Collaboration in Painting
Our minds as we lose
Collaboration with Nicolas Holiber
Oil on canvas, 74 x 40 inches
Abstract art can evoke strong emotions perhaps in a different more intangible way than realism. I was inspired upon my visit to the Women Artists and Global Abstraction at the Whitechapel Gallery. I wondered how if I could somehow combine abstraction with my realism, and how those styles would interact and be effective. After experimenting minimally with abstract painting I decided instead of forcing something that felt completely unnatural, I would find ways to express a psychological space through realism. However I still had this interest in abstraction. After speaking with Astrid more deeply about our work, we realised we shared several themes and were seeking to achieve similar things in terms of depicting the feeling of being trapped within ourselves.

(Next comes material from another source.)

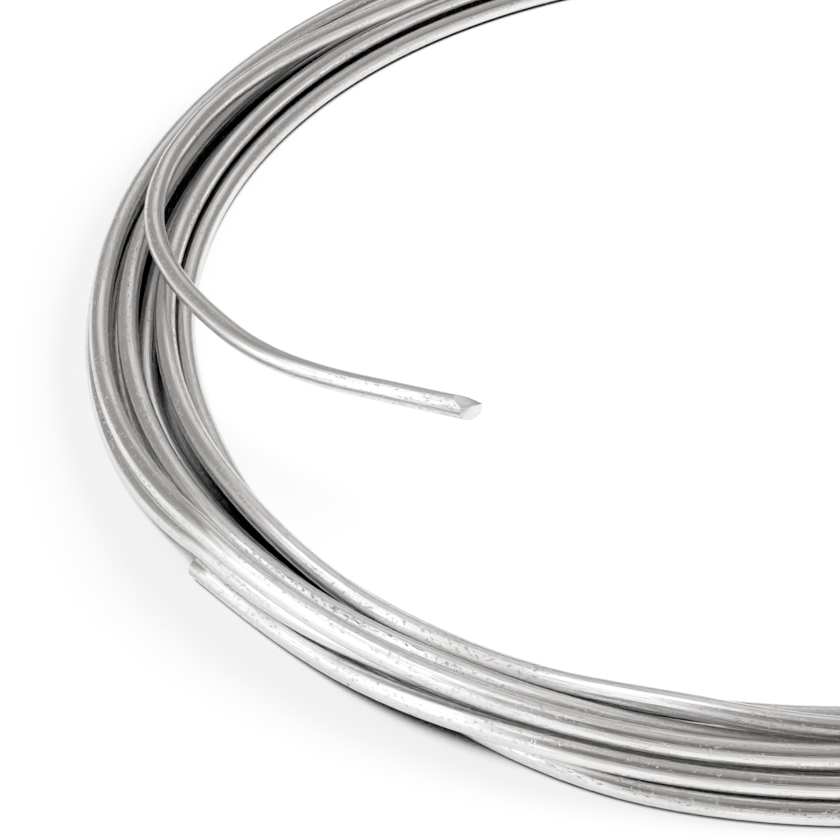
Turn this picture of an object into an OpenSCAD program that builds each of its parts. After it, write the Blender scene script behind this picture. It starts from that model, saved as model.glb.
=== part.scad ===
// Loose hand coil of bright aluminium wire, lying flat.
// One length of round wire, wound in turns that drift across each other.
// Origin: middle of the coil on the surface that it lies on, +Z up.

/* [Wire] */
// Diameter of the wire
wire_d = 2; // [1.2:0.1:3]
// Air left between neighbouring turns
turn_gap = 0.1; // [0.08:0.01:0.3]

/* [Coil] */
// Radius of the ring that the turns are laid around
coil_r = 63; // [50:1:120]

/* [Free end] */
// Length of the straight stretch that ends in the snipped tip
tip_len = 12; // [8:1:20]
// Angle between the tip's upper face and the wire
upper_angle = 25; // [20:5:60]
// Angle between the tip's lower face and the wire
lower_angle = 85; // [40:5:90]
// Rise of the tip's ridge above the wire's middle
snip_rise = 0.35; // [0:0.05:0.4]
// Skew of the tip's ridge across the wire
snip_skew = 28; // [0:1:35]
// Turn of the tip's ridge about the wire
snip_turn = -19; // [-45:1:45]

/* [Hidden] */

wire_r = wire_d / 2;
pitch = wire_d + turn_gap;

// Sides of the swept section, and the corner radius that keeps the section's area
sides = 10;
corner_r = wire_r * sqrt(PI / (sides / 2 * sin(360 / sides)));
tip_sides = 48;

// Angle between the sections of the sweep
step = 6;
turn = 360;
sections = turn / step;

// The lay of the wire from its buried end to its free end. Each station gives the
// winding angle, then how far out from the ring and how high the wire lies there,
// both counted in pitches. Places held for long: a on the floor, b in the layer above.
a0 = [2.2, 0];
a1 = [1, 0];
b0 = [1.75, 1];
b1 = [0.5, 0.98];

bundle = [
    // turn 1, out of the blunt end and up onto the next turn
    [222, [1.55, 0]], [232, [1.42, 0.05]], [241, [1.55, 0.6]], [247, [1.72, 0.92]],
    [276, [1.75, 0.93]], [300, b0], [560, b0],
    // turn 2, up to the top, across it and down to the floor
    [572, [1.6, 1.4]], [586, [1.38, 1.95]], [596, [1.35, 2]], [606, [1.25, 1.9]],
    [622, [1.22, 1.85]], [640, [1.1, 1.82]], [690, [0.6, 1.85]], [740, [0.1, 1.8]],
    [790, [-0.3, 0.95]], [850, [-0.45, 0.1]], [908, [-0.45, 0]],
    // turn 3, along the floor
    [922, [0, 0]], [936, [-0.2, 0]], [950, [-0.55, 0]], [958, [-0.5, 0]], [970, [0, 0]],
    [982, [0.2, 0]], [1060, [0.3, 0]], [1140, [0.7, 0]], [1200, a1], [1280, a1],
    // turn 4, out under the blunt end to the rim
    [1306, [0.5, 0]], [1316, [0.35, 0]], [1322, [0.6, 0]], [1328, [1.1, 0]], [1334, [1.65, 0]],
    [1341, [2.1, 0]], [1360, a0], [1540, a0], [1620, [2.05, 0]], [1640, [2.03, 0]],
    // turn 5, up from the rim
    [1648, [1.9, 0.05]], [1656, [1.75, 0.45]], [1666, [1.4, 0.95]], [1674, [1.25, 1.05]],
    [1682, [0.9, 1.1]], [1690, [0.75, 1]], [1702, [0.72, 0.96]], [1900, [0.65, 0.95]],
    [1980, b1], [2000, b1],
    // turn 6, inwards over the second layer and down to the floor
    [2016, [0.42, 0.97]], [2026, [0.2, 0.97]], [2036, [-0.05, 0.95]], [2046, [-0.2, 0.95]],
    [2062, [-0.3, 0.95]], [2110, [-0.6, 0.75]], [2150, [-1.1, 0.15]], [2180, [-1.5, 0]],
    [2220, [-1.9, 0]], [2340, [-1.95, 0.05]],
    // turn 7, the inside edge, then up onto the second layer
    [2368, [-2, 0]], [2376, [-1.8, 0]], [2384, [-1.74, 0]], [2396, [-1.95, 0]],
    [2410, [-2.2, 0]], [2422, [-2.44, 0]], [2434, [-2.55, 0]], [2470, [-2.4, 0.1]],
    [2510, [-2.1, 0.75]], [2540, [-1.75, 1]], [2580, [-1.25, 0.95]], [2660, [-1.15, 0.85]],
    [2700, [-1.15, 0.8]],
    // turn 8, up to the top of the bundle and across it
    [2728, [-1.19, 0.88]], [2736, [-1.34, 0.92]], [2746, [-1.32, 0.95]], [2758, [-1.1, 0.95]],
    [2770, [-1.14, 0.97]], [2776, [-1.1, 1.1]], [2782, [-0.9, 1.5]], [2788, [-0.52, 1.88]],
    [2796, [-0.05, 1.93]], [2812, [0, 1.82]], [2850, [-0.45, 1.8]], [2900, [-0.95, 1.85]],
    [2960, [-1.1, 1.85]], [3010, [-1.15, 1.85]], [3020, [-0.95, 1.88]], [3026, [-0.55, 1.9]],
    [3032, [-0.08, 1.92]], [3040, [0.33, 1.94]]
];
// Then the free end leaves the bundle across its inner edge
free_end = [
    [3045, [0.45, 1.98]], [3050, [0.45, 2]], [3055, [0.27, 2.06]], [3060, [-0.12, 2.14]],
    [3065, [-0.8, 2.26]], [3071, [-1.9, 2.42]], [3077, [-3.15, 2.6]], [3085, [-4.75, 2.9]],
    [3098, [-7.75, 3.65]]
];
lay = concat(bundle, free_end);

start_w = lay[0][0];
end_w = lay[len(lay) - 1][0];
// Winding angle at which the free end leaves the bundle
leave_w = bundle[len(bundle) - 1][0];

// Slope of the lay at station i: none at a turning point, the harmonic mean elsewhere
function rate(i, k) = (lay[i + 1][1][k] - lay[i][1][k]) / (lay[i + 1][0] - lay[i][0]);
function slope(i, k) =
    i == 0 || i == len(lay) - 1 ? (i == 0 ? 0 : rate(i - 1, k)) :
    let (p = rate(i - 1, k), q = rate(i, k))
    p * q <= 0 ? 0 : 2 * p * q / (p + q);

// Last station at or before the winding angle w, found by halving
function station(w, lo = 0, hi = len(lay) - 1) =
    hi - lo <= 1 ? lo :
    let (mid = floor((lo + hi) / 2))
    lay[mid][0] <= w ? station(w, mid, hi) : station(w, lo, mid);

// Offsets out and up, in pitches, at the winding angle w: a cubic between stations
function offsets(w) =
    let (i = station(w), span = lay[i + 1][0] - lay[i][0], t = (w - lay[i][0]) / span)
    [for (k = [0, 1])
        let (p = lay[i][1][k], q = lay[i + 1][1][k], mp = slope(i, k) * span,
            mq = slope(i + 1, k) * span)
        p + t * mp + t * t * (3 * (q - p) - 2 * mp - mq) + t * t * t * (2 * (p - q) + mp + mq)];

// Wires that share the section at angle a: the winding angle of each
function shared(a) = [for (w = [a : turn : leave_w]) if (w >= start_w) w];

// Push between two wires that lie too close, half the lack each. Turns that cross at
// a slant need a little more than a pitch between them in the section.
clear = 1.03;
function push(p, q) =
    let (d = p - q, n = norm(d))
    n == 0 || n >= clear ? [0, 0] : d / n * (clear - n) / 2;
function sum(v, i = 0) = i == len(v) - 1 ? v[i] : v[i] + sum(v, i + 1);
function settle(pts, rounds = 40) =
    rounds == 0 ? pts :
    settle([for (p = pts)
        let (q = p + sum([for (o = pts) push(p, o)]))
        [q[0], max(q[1], 0)]], rounds - 1);

settled = [for (s = [0 : sections - 1])
    settle([for (w = shared(s * step)) offsets(w)])];

// Offsets of the lay with every turn in a section pushed clear of the others
function laid(w) =
    w > leave_w ? offsets(w) :
    let (s = w / step % sections, first = s * step >= start_w ? s * step : s * step + turn)
    settled[s][round((w - first) / turn)];

function place(w) =
    let (o = laid(w), r = coil_r + o[0] * pitch)
    [r * cos(w), r * sin(w), wire_r + o[1] * pitch];

// Winding angles of the rings: even steps in the bundle, half steps on the free end
ring_ws = concat(
    [for (w = [ceil(start_w / step) * step : step : leave_w]) w],
    [for (w = [leave_w + step / 2 : step / 2 : end_w]) w]);
line = [for (w = ring_ws) place(w)];
last = len(line) - 1;

function unit(v) = v / norm(v);
function heading(i) = unit(line[min(i + 1, last)] - line[max(i - 1, 0)]);
end_heading = unit(line[last] - line[last - 1]);

// A ring of the section about the point p, square to the direction d
function ring(p, d, r) =
    let (side = unit(cross([0, 0, 1], d)), up = cross(d, side))
    [for (k = [0 : sides - 1])
        p + r * (cos(k * 360 / sides) * side + sin(k * 360 / sides) * up)];

// The sweep ends inside the round straight stretch, a little slimmer than it
seat = 1;
seat_r = wire_r * 0.94;

module sweep() {
    rings = [for (i = [0 : last])
        i == last ? ring(line[i], end_heading, seat_r) : ring(line[i], heading(i), corner_r)];
    skin = [for (i = [0 : last - 1], k = [0 : sides - 1], h = [0, 1])
        let (m = i * sides, n = (k + 1) % sides)
        h == 0 ? [m + k, m + sides + k, m + sides + n] : [m + k, m + sides + n, m + n]];
    polyhedron([for (r = rings) each r],
        concat([[for (k = [0 : sides - 1]) k]], skin,
            [[for (k = [sides - 1 : -1 : 0]) last * sides + k]]));
}

// One jaw of the snips: a block whose face runs back from the ridge to the wire's flank
jaw = 4 * wire_d;
module snip(angle) {
    rotate([0, -angle, 0]) translate([0, -jaw / 2, -jaw / 2]) cube(jaw);
}

// The straight stretch with its snipped tip, pointing along +Z from the origin, its upper
// side towards -X. The ridge's leading end reaches the full length.
half_ridge = sqrt(wire_r ^ 2 - snip_rise ^ 2);
ridge_z = tip_len - half_ridge * tan(snip_skew);
module tip() {
    difference() {
        cylinder(h = tip_len, r = wire_r, $fn = tip_sides);
        translate([0, 0, ridge_z]) rotate([0, 0, snip_turn]) translate([-snip_rise, 0, 0])
            rotate([snip_skew, 0, 0]) {
                snip(lower_angle);
                rotate([0, 0, 180]) snip(upper_angle);
            }
    }
}

module wire() {
    color("silver") {
        sweep();
        translate(line[last] - seat * end_heading)
            rotate([0, acos(end_heading[2]), atan2(end_heading[1], end_heading[0])])
                tip();
    }
}

wire();
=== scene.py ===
"""Loose hand coil of bright aluminium wire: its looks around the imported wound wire.

The wire is swept again with a round section along the same lay as the solid, its free
end is snipped, and it is dressed as bright drawn aluminium. All sizes are in metres
unless a name says otherwise.
"""

import logging
import math
from dataclasses import dataclass
from enum import Enum
from typing import Callable, Sequence

import bmesh
import bpy
from mathutils import Matrix, Vector


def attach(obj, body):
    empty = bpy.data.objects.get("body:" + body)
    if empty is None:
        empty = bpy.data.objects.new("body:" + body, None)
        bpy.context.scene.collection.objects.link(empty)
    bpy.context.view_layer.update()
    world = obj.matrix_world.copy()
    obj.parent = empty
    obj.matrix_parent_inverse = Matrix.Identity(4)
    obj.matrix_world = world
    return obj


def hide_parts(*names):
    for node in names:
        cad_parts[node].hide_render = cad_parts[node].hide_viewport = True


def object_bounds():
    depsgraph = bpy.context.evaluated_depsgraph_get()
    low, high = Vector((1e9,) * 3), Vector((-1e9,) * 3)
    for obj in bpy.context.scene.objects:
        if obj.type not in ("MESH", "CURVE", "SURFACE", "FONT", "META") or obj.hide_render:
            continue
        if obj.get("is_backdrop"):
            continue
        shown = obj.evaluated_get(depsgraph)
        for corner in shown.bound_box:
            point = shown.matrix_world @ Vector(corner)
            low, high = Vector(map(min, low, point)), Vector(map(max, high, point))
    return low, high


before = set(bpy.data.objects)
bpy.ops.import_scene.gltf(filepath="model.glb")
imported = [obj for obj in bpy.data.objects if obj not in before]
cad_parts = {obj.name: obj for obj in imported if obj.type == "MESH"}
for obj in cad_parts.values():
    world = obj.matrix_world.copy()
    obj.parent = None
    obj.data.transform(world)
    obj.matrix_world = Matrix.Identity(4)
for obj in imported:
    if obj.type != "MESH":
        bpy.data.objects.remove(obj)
CAD_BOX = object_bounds()

logging.basicConfig(level=logging.INFO, format="%(name)s: %(message)s")
LOG = logging.getLogger("coil")

MM = 0.001
TURN = 360
Offset = tuple[float, float]
Station = tuple[float, Offset]


class Layer(Enum):
    """Places that turns hold for long: offsets out from the ring and up, in pitches."""

    A0 = (2.2, 0)
    A1 = (1, 0)
    B0 = (1.75, 1)
    B1 = (0.5, 0.98)


def slot_run(slot: Layer, *windings: float) -> list[Station]:
    """Stations that hold one slot at each of the winding angles."""
    return [(w, slot.value) for w in windings]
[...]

I wanted to somehow place a figure in an abstracted environment as a metaphor for being trapped in a psychological space, and she was also trying to find ways to express her own sense of displacement, but in relation to landscape. The themes in her work involve nostalgia, connection to the self, anxiety around personal identity and melancholy. We recognised the similarities in our themes and this decision to use art as a way of understanding our personal experiences and realised a collaboration would be a really interesting way to achieve both of our goals, and attempt something new that we had never tried before.
There is a collaboration that I saw in Aleah Chapin's portfolio that she made with Nicolas Holliber, where they combined a hyperreal figure with abstracted bodily forms and think it evokes something different than a traditional portrait or a entirely abstracted body would. It makes me think of liminal space, and in-between states of mind and process. This example is a fairly obvious collaboration, and I think it effectively highlights both artist's own perceptions and strengths, while working towards the same goal.